● **GIVEN RECORDS**:
[START]

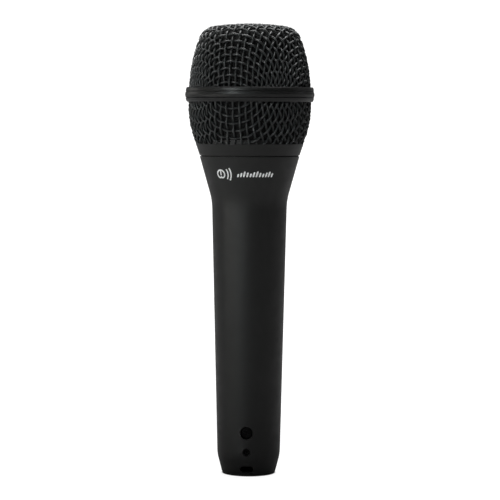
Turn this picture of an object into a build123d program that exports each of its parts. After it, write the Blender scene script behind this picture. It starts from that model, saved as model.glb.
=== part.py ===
from build123d import *
import os
from math import acos, cos, degrees, radians, sin

# A hand-held dynamic vocal microphone, standing on the rim of its connector socket.
# A woven-wire head screws onto the neck of a die-cast handle. The neck carries a moving-coil
# capsule on a rubber mount, and the foot of the handle holds a three-pin connector.
# Millimetres. The origin is the middle of the base rim, +Z runs up the handle, -Y is the front.
# A (radius, height) pair is a point of a turned outline.

# ---- driving dimensions: outside -------------------------------------------------------------
TOTAL_HEIGHT = 179.5
RIM_RADIUS = 10.6
RIM_THICKNESS = 0.7

HANDLE_EDGE = (10.8, 0.95)
HANDLE_KNEE = (12.56, 7.75)
HANDLE_WAIST = (14.96, 109.4)
HANDLE_SHOULDER = (19.85, 126.8)
KNEE_ROUND = 18.0
WAIST_ROUND = 24.0
HANDLE_WALL = 2.0

SEAL_THICKNESS = 0.4
COLLAR_BOTTOM = HANDLE_SHOULDER[1] + SEAL_THICKNESS
COLLAR_TOP = 131.8
COLLAR_BOTTOM_RADIUS = 19.95
COLLAR_TOP_RADIUS = 21.45

BAND_BOTTOM = 148.4
BAND_TOP = 154.2
BAND_RADIUS = 25.75
BAND_BORE = 24.75
WEB_BOTTOM = 150.3
WEB_TOP = 152.3
WEB_BORE = 22.7

LOWER_GRILLE_RADIUS = 24.5
LOWER_GRILLE_WIDEST = 146.5
LOWER_GRILLE_ARC = 37.0

CROWN_ARC = 100.0
CROWN_ANGLE = radians(8.4)
SHOULDER_ARC = 7.15
SHOULDER_ANGLE = radians(69.0)
SIDE_ARC = 61.0

GRILLE_WALL = 1.0
FOAM_DEPTH = 1.8
FOAM_THICKNESS = 3.0

# ---- driving dimensions: screw joint of the head ------------------------------------------------
THREAD_PITCH = 1.0
THREAD_CORE_RADIUS = 16.8
THREAD_CREST_RADIUS = 17.35
THREAD_ROOT_WIDTH = 0.8
THREAD_CREST_WIDTH = 0.15
THREAD_TURNS = 4
COLLAR_BORE = 17.5
NECK_SEAT_RADIUS = 16.0
NECK_BORE = 14.6
NECK_SEAT_BOTTOM = 119.8
NECK_TOP = 132.0

# ---- driving dimensions: connector socket -------------------------------------------------------
SOCKET_RADIUS = 8.05
SOCKET_LEAD_IN = 0.35
BARREL_RADIUS = 9.95
BARREL_SEAT_RADIUS = 10.0
BARREL_TOP = 22.3
LATCH_HEIGHT = 2.9
LATCH_WIDTH = 5.2
LATCH_GAP = 2.4
LATCH_GROOVE_RADIUS = 8.55
INSERT_RADIUS = 8.55
INSERT_SEAT_RADIUS = 8.6
INSERT_BOTTOM = 14.5
INSERT_TOP = 20.5
PIN_CIRCLE = 4.7
PIN_ANGLES = {"contact_pin_1": 207.0, "contact_pin_2": 333.0, "contact_pin_3": 90.0}
PIN_RADIUS = 1.19
PIN_SHOULDER_RADIUS = 1.4
PIN_TIP = 4.4
PIN_TIP_HEIGHT = 0.8
CUP_RADIUS = 1.05
CUP_BORE = 0.7
CUP_TOP = 25.0
CUP_DEPTH = 3.0

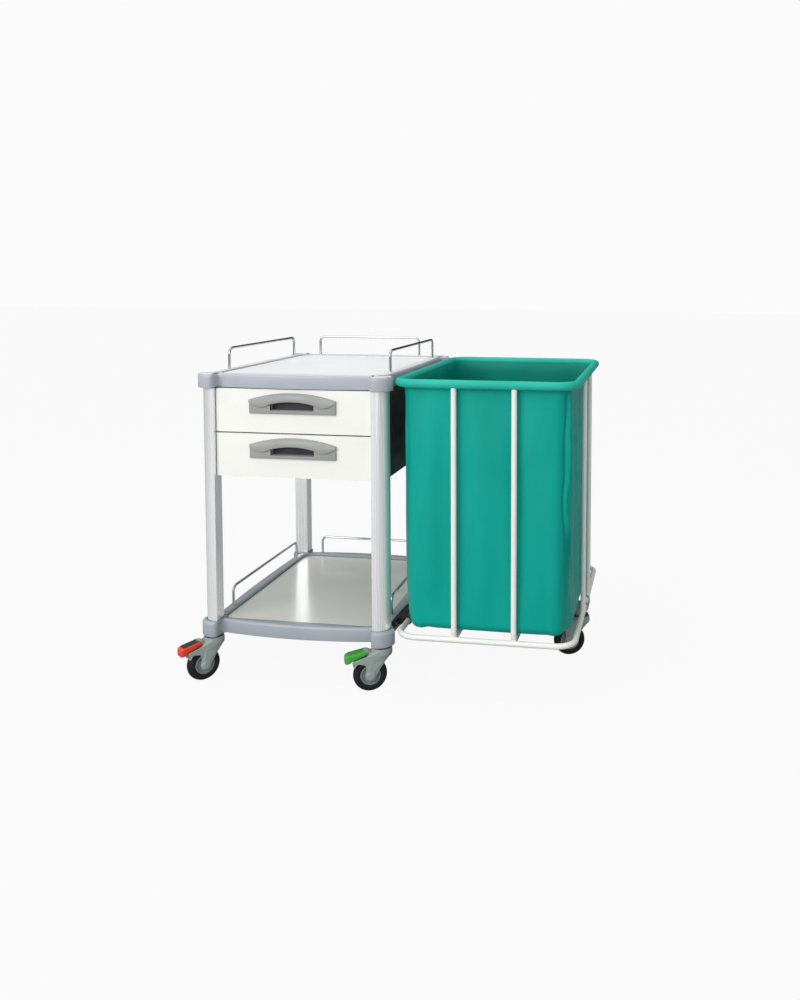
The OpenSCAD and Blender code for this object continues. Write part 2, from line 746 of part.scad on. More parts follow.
module fork(with_ears) color([0.60, 0.63, 0.61]) {
    arm_out = arm_in + arm_t;
    difference() {
        union() {
            translate([0, 0, housing_low]) cylinder(r = housing_r, h = housing_top - housing_low);
            translate([0, -arm_out, housing_low - 4]) cube([46, 2 * arm_out, 5]);
            for (y = [-arm_in, arm_out])
                translate([0, y, 0]) rotate([90, 0, 0]) linear_extrude(arm_t) arm_plan();
            translate([0, arm_out, 0]) rotate([90, 0, 0]) linear_extrude(2 * arm_out) bridge_plan();
            if (with_ears)
                for (y = [-ear_in - ear_t, ear_in])
                    translate([pedal_pivot_x + 6 - ear_l, y, housing_low - 1]) cube([ear_l, ear_t, ear_h]);
        }
        translate([0, 0, housing_low - 5 - end_cut]) cylinder(r = 11, h = 5 + end_cut);
        translate([0, 0, housing_low - end_cut])
            cylinder(r = stem_r + fit_gap, h = housing_top - housing_low + 2 * end_cut);
        translate([trail, arm_out + end_cut, wheel_r]) rotate([90, 0, 0])
            cylinder(r = axle_r + fit_gap, h = 2 * (arm_out + end_cut));
        if (with_ears) {
            translate([pedal_pivot_x - 12, -ear_in, housing_low + 1]) cube([30, 2 * ear_in, 30]);
            translate([pedal_pivot_x, ear_in + ear_t + fit_gap, pedal_pivot_z]) rotate([90, 0, 0])
                cylinder(r = trunnion_r + fit_gap, h = 2 * (ear_in + ear_t + fit_gap));
        }
    }
}

// Axle bolt with its head and nut outside the arms
module axle() color([0.55, 0.55, 0.57]) {
    translate([trail, arm_in + arm_t, wheel_r]) rotate([90, 0, 0])
        cylinder(r = axle_r, h = 2 * (arm_in + arm_t));
    for (y = [-arm_in - arm_t, arm_in + arm_t + 3])
        translate([trail, y, wheel_r]) rotate([90, 0, 0]) cylinder(r = 7, h = 3);
}

// Wheel centre with a bored boss that runs between the arms, a web and a rim
module hub() color([0.60, 0.62, 0.61]) translate([trail, 0, wheel_r]) rotate([90, 0, 0]) {
    boss_half = arm_in - 0.4;
    rim_half = wheel_w / 2 - 2;
    difference() {
        union() {
            translate([0, 0, -rim_half]) cylinder(r = hub_r, h = 2 * rim_half);
            translate([0, 0, -boss_half]) cylinder(r = 11, h = 2 * boss_half);
        }
        for (z = [-rim_half - end_cut, 4])
            translate([0, 0, z]) difference() {
                cylinder(r = hub_r - 4, h = rim_half - 4 + end_cut);
                translate([0, 0, -end_cut]) cylinder(r = 13, h = rim_half + 3 * end_cut);
            }
        translate([0, 0, -boss_half - end_cut]) cylinder(r = axle_r + fit_gap, h = 2 * (boss_half + end_cut));
    }
}

// Tyre with a crowned tread
module tyre() color([0.13, 0.13, 0.12]) translate([trail, 0, wheel_r]) rotate([90, 0, 0])
    rotate_extrude()
        intersection() {
            translate([hub_r, -wheel_w / 2]) square([wheel_r - hub_r, wheel_w]);
            translate([wheel_r - 22, 0]) circle(r = 22);
        }

// Height of the pedal's top at this distance from the swivel axis
function pedal_top(x) = pedal_root_z - pedal_slope * (x - pedal_root_x);

// Side view of the pedal's pad, with its skirt reaching down beyond the fork's guard
module pad_plan() {
    bend_x = pedal_tip_x - 16;
    polygon([
        [pedal_root_x, pedal_root_z], [pedal_tip_x - 6, pedal_top(pedal_tip_x - 6)],
        [pedal_tip_x, pedal_top(pedal_tip_x) - 4], [pedal_tip_x, pedal_top(pedal_tip_x) - 23],
        [bend_x + 3, pedal_top(pedal_tip_x) - 23], [bend_x, pedal_top(bend_x) - pedal_skirt],
        [pedal_root_x, pedal_root_z - pedal_skirt]
    ]);
}

// Foot pedal: a block on two trunnions, and a pad that is hollow underneath
module pedal(pad_color) color(pad_color) {
    root_in = pedal_root_x + 4;
    tip_in = pedal_tip_x - pedal_wall;
    translate([pedal_pivot_x - 6, -pedal_block_half, pedal_pivot_z - 2.5])
        cube([pedal_root_x - pedal_pivot_x + 7, 2 * pedal_block_half, pedal_root_z - pedal_pivot_z + 2]);
    translate([pedal_pivot_x, ear_in + ear_t - 0.5, pedal_pivot_z]) rotate([90, 0, 0])
        cylinder(r = trunnion_r, h = 2 * (ear_in + ear_t) - 1);
    difference() {
        translate([0, pedal_half_w, 0]) rotate([90, 0, 0]) linear_extrude(2 * pedal_half_w) pad_plan();
        translate([0, pedal_half_w - pedal_wall, 0]) rotate([90, 0, 0])
            linear_extrude(2 * (pedal_half_w - pedal_wall))
                polygon([
                    [root_in, pedal_top(root_in) - pedal_wall], [tip_in, pedal_top(tip_in) - pedal_wall - 3],
                    [tip_in, wheel_r], [root_in, wheel_r]
                ]);
    }
}

module front_left_fork() front_left_place() fork(true);
module front_left_axle() front_left_place() axle();
module front_left_hub() front_left_place() hub();
module front_left_tyre() front_left_place() tyre();
module front_left_pedal() front_left_place() pedal([0.85, 0.22, 0.12]);
module front_right_fork() front_right_place() fork(true);
module front_right_axle() front_right_place() axle();
module front_right_hub() front_right_place() hub();
module front_right_tyre() front_right_place() tyre();
module front_right_pedal() front_right_place() pedal([0.22, 0.62, 0.20]);
module rear_left_fork() rear_left_place() fork(false);
module rear_left_axle() rear_left_place() axle();
module rear_left_hub() rear_left_place() hub();
module rear_left_tyre() rear_left_place() tyre();
module rear_right_fork() rear_right_place() fork(false);
module rear_right_axle() rear_right_place() axle();
module rear_right_hub() rear_right_place() hub();
module rear_right_tyre() rear_right_place() tyre();
module hamper_fork() hamper_place() fork(false);
module hamper_axle() hamper_place() axle();
module hamper_hub() hamper_place() hub();
module hamper_tyre() hamper_place() tyre();

top_frame();
deck_panel();
shelf_frame();
shelf_panel();
column_front_left();
column_front_right();
column_rear_left();
column_rear_right();
tie_rods();
deck_rail_left();
deck_rail_right();
deck_rail_rear();
shelf_rail_left();
shelf_rail_right();
shelf_rail_rear();
rail_nuts();
cabinet_shell();
cabinet_sides();
fixed_runners();
assembly_screws();
upper_drawer_box();
upper_drawer_front();
upper_drawer_handle();
upper_drawer_runners();
upper_drawer_screws();
upper_middle_runners();
lower_drawer_box();
lower_drawer_front();
lower_drawer_handle();
lower_drawer_runners();
lower_drawer_screws();
lower_middle_runners();
hamper_frame();
hamper_clamps();
caster_bracket();
laundry_bag();
caster_stems();
front_left_fork();
front_left_axle();
front_left_hub();
front_left_tyre();
front_left_pedal();
front_right_fork();
front_right_axle();
front_right_hub();
front_right_tyre();
front_right_pedal();
rear_left_fork();
rear_left_axle();
rear_left_hub();
rear_left_tyre();
rear_right_fork();
rear_right_axle();
rear_right_hub();
rear_right_tyre();
hamper_fork();
hamper_axle();
hamper_hub();
hamper_tyre();
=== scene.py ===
"""Looks for a ward trolley with two drawers and a laundry bag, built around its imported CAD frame.

Lengths are metres in the row frame: +X is the trolley's right, -Y its front, +Z up.
"""

import json
import math

import bmesh
import bpy
from mathutils import Matrix, Vector, noise


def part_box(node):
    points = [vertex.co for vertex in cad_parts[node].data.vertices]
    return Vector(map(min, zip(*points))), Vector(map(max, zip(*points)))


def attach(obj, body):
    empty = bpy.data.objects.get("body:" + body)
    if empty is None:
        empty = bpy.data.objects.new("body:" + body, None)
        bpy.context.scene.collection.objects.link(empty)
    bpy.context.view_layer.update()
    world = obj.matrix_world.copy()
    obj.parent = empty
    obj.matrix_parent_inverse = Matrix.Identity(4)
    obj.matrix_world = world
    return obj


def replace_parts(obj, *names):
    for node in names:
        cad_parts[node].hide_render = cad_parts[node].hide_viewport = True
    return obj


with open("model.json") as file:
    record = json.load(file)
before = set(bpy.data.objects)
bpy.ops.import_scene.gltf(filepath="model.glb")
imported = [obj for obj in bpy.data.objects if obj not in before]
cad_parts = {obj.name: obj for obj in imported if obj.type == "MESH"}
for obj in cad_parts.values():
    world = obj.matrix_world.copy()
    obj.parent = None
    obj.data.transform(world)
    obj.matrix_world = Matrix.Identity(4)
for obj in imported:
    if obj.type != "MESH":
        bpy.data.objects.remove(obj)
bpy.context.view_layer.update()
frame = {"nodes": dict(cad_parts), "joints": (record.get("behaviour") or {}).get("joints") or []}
nodes = frame["nodes"]
joints = {j["name"]: j for j in frame["joints"]}

MM = 0.001
UP = Vector((0, 0, 1))


# ------------------------------------------------------------------ places, from the frame


def middle(node):
    """Centre of a CAD node's box."""
    low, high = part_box(node)
    return (low + high) / 2


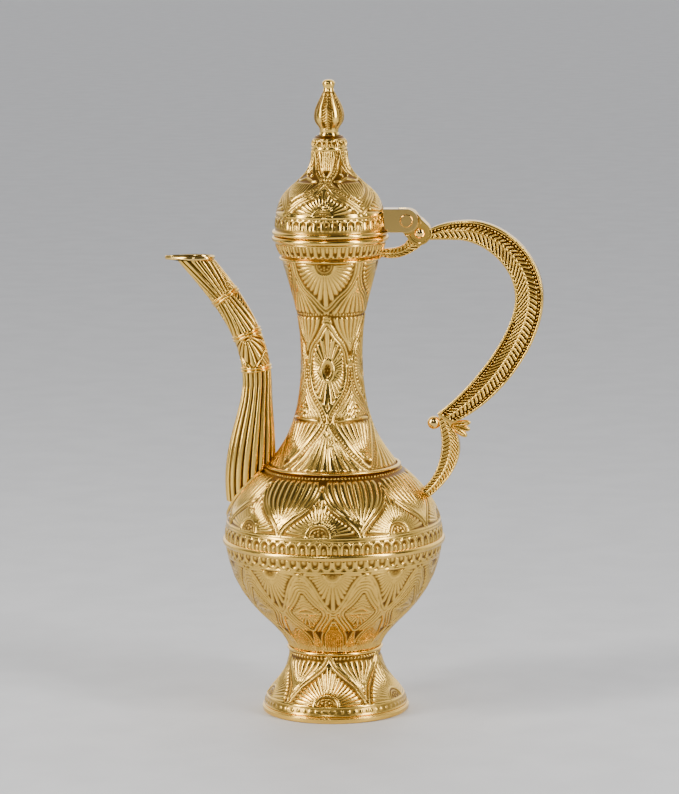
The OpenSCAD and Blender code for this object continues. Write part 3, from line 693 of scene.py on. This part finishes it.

[END]

● **THE REQUEST**: Exactly as they stand, set down the lines from the top of the data through the line with "WEB_BORE = 22.7".

● **TASK SOLUTION**:
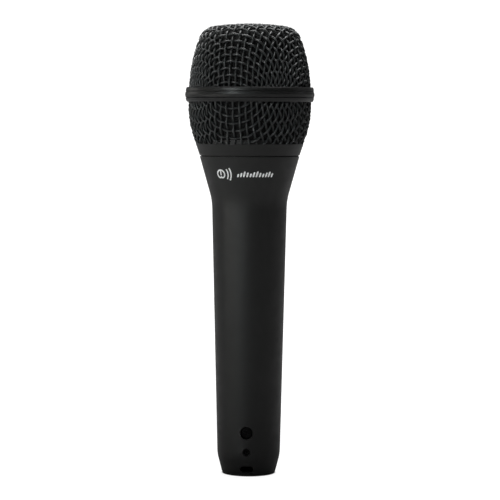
Turn this picture of an object into a build123d program that exports each of its parts. After it, write the Blender scene script behind this picture. It starts from that model, saved as model.glb.
=== part.py ===
from build123d import *
import os
from math import acos, cos, degrees, radians, sin

# A hand-held dynamic vocal microphone, standing on the rim of its connector socket.
# A woven-wire head screws onto the neck of a die-cast handle. The neck carries a moving-coil
# capsule on a rubber mount, and the foot of the handle holds a three-pin connector.
# Millimetres. The origin is the middle of the base rim, +Z runs up the handle, -Y is the front.
# A (radius, height) pair is a point of a turned outline.

# ---- driving dimensions: outside -------------------------------------------------------------
TOTAL_HEIGHT = 179.5
RIM_RADIUS = 10.6
RIM_THICKNESS = 0.7

HANDLE_EDGE = (10.8, 0.95)
HANDLE_KNEE = (12.56, 7.75)
HANDLE_WAIST = (14.96, 109.4)
HANDLE_SHOULDER = (19.85, 126.8)
KNEE_ROUND = 18.0
WAIST_ROUND = 24.0
HANDLE_WALL = 2.0

SEAL_THICKNESS = 0.4
COLLAR_BOTTOM = HANDLE_SHOULDER[1] + SEAL_THICKNESS
COLLAR_TOP = 131.8
COLLAR_BOTTOM_RADIUS = 19.95
COLLAR_TOP_RADIUS = 21.45

BAND_BOTTOM = 148.4
BAND_TOP = 154.2
BAND_RADIUS = 25.75
BAND_BORE = 24.75
WEB_BOTTOM = 150.3
WEB_TOP = 152.3
WEB_BORE = 22.7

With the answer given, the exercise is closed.